# Given entries
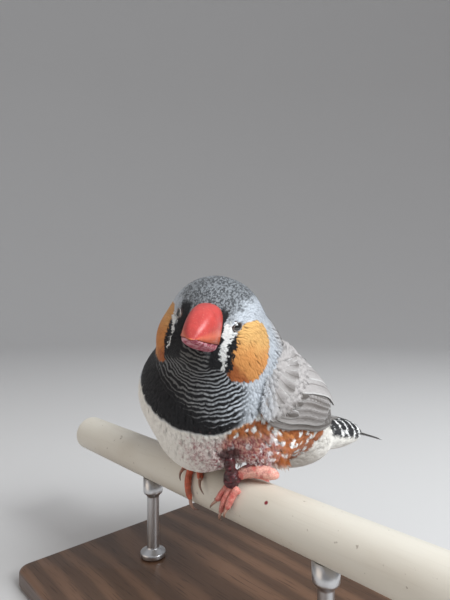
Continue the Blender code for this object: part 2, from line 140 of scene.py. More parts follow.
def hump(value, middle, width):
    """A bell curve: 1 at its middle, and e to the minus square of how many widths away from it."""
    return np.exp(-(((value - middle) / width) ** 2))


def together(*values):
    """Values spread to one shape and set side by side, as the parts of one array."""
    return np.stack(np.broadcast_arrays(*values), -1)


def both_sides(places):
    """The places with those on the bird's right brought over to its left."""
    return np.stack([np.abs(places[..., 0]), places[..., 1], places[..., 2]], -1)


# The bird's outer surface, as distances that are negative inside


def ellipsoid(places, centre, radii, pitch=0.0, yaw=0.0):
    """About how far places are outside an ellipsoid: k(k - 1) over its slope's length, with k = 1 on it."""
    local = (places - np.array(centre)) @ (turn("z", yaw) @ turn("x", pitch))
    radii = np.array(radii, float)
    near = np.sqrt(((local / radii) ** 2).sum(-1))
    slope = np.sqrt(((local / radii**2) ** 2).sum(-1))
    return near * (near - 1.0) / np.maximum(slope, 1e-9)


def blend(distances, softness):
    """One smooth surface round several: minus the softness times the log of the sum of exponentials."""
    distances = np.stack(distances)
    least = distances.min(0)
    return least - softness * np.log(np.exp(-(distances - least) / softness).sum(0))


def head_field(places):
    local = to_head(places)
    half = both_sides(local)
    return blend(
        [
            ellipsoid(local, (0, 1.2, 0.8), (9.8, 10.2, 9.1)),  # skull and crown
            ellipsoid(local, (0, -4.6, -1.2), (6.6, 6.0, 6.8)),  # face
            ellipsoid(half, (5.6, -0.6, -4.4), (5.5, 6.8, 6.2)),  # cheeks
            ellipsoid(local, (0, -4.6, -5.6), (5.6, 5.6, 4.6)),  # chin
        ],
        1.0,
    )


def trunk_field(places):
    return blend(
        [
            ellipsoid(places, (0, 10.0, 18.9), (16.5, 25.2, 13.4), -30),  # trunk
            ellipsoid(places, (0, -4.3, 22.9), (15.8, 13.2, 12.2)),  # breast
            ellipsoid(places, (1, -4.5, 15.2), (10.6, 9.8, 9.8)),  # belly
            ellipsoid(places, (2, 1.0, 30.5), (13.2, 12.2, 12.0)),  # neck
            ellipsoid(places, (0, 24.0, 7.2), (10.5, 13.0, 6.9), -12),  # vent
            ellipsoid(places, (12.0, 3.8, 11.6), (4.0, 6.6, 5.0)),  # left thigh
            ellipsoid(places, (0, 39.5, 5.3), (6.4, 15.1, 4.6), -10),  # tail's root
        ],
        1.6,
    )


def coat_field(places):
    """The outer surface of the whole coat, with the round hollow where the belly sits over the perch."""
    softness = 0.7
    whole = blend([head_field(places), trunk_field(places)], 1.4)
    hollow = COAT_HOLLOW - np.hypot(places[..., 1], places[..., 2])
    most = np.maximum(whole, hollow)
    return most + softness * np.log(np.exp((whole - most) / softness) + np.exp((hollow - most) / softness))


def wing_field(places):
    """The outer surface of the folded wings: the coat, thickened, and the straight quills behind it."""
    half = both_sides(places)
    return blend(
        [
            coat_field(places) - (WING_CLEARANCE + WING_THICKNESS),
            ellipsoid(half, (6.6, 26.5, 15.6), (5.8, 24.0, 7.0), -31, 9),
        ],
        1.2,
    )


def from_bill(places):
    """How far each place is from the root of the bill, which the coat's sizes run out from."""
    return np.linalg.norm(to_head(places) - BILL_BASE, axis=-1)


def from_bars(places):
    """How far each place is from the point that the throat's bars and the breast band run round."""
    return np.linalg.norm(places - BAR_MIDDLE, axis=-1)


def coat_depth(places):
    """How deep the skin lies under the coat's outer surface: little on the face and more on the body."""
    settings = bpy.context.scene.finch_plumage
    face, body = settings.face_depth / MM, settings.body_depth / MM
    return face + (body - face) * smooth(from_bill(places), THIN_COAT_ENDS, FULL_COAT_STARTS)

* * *

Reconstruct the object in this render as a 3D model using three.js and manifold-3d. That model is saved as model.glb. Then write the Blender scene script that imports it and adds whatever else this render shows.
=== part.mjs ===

# Stated task
From the entries above, extract only the lines running from the one containing "Continue the Blender" through the one containing "return np.stack(np.broadcast_arrays(*values), -1)", inclusive.

# Exercise output
Continue the Blender code for this object: part 2, from line 140 of scene.py. More parts follow.
def hump(value, middle, width):
    """A bell curve: 1 at its middle, and e to the minus square of how many widths away from it."""
    return np.exp(-(((value - middle) / width) ** 2))


def together(*values):
    """Values spread to one shape and set side by side, as the parts of one array."""
    return np.stack(np.broadcast_arrays(*values), -1)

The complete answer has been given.